Pull up? You must be kidding
After what seemed like a well-deserved evening off in Cannes, tension wound up again during the first part of our flight to Valence. Climbing out along the western valley route from Cannes we had both the Garmin’s electronic female genie warning about terrain and telling us to “pull up”, and SkyDemon throwing red rings around peaks and masts all around. Staying low might have speeded progress in what was proving to be a substantial headwind, but I had gleaned enough from mountain flying articles in this and other magazines to know it was none too bright to be skimming ridges, even at the advised 45-degree angle. Climbing to 6,500 feet to avoid the severe turbulence being reported left us battling a 32-knot headwind — but at least enjoying a relatively smooth and safe ride.

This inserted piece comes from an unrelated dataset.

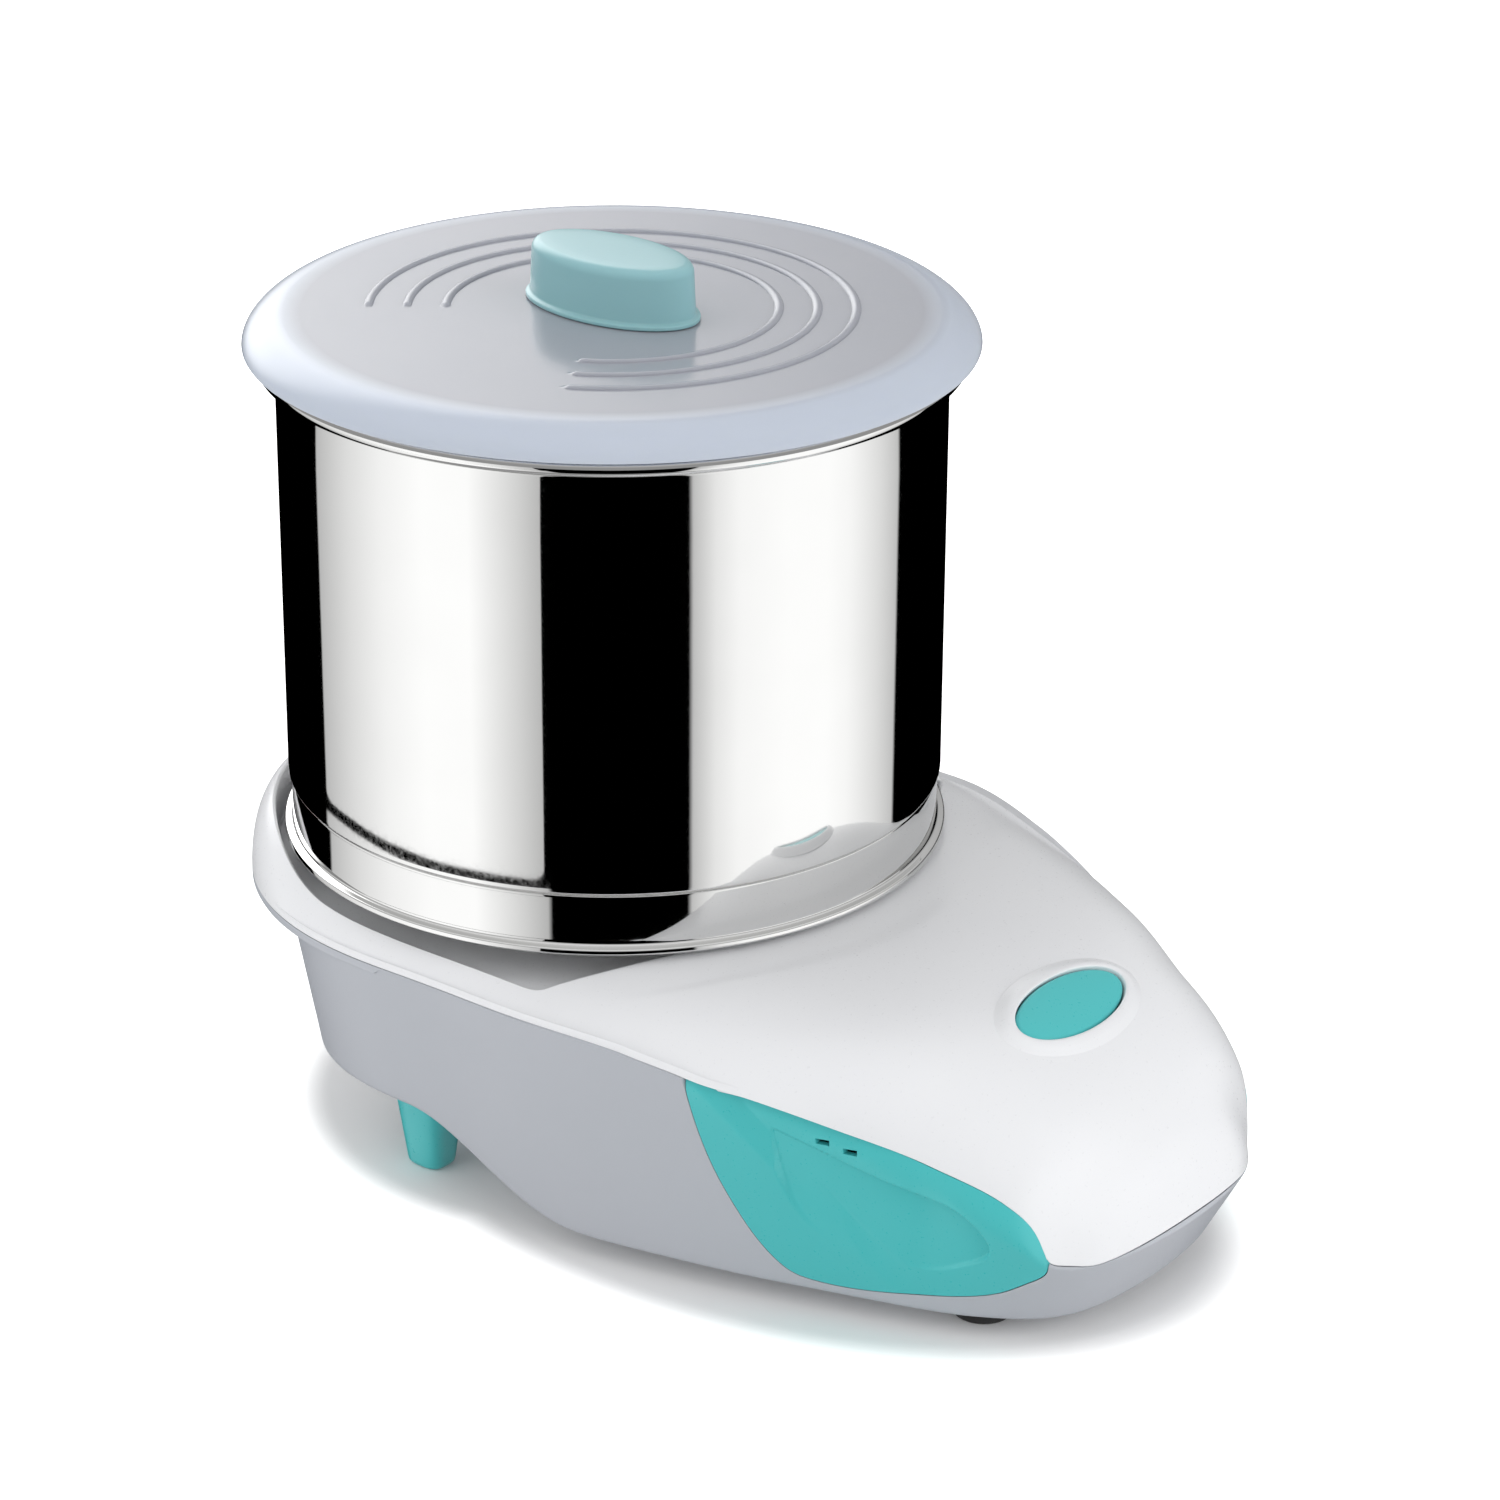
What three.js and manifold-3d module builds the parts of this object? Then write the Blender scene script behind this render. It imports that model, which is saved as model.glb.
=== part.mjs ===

From Valence onward the winds eased and the only issue was dodging showers, which put us off track a few miles. Our triple navigation system — the panel G3X, SkyDemon on Col’s iPad and the charts — ensured these diversions were completely stress-free. As we progressed up through France, the flying became increasingly enjoyable and we came to appreciate the P2008’s decent turn of speed and generally very nice handling characteristics: it really does provide a lovely seat in the sky, and its modest sixteen-litre-perhour cruise fuel consumption makes it an economical one too.
By the time we got back to White Waltham (Wycombe was closed) Col had become totally enthused with the idea of forming a syndicate and buying a 2008. Easy to fly, capable of carrying a decent load (the MAUW has just been raised to 650kg), roomy, fast enough and yet frugal, it really is a very fine little Continental tourer — as we’d discovered first hand.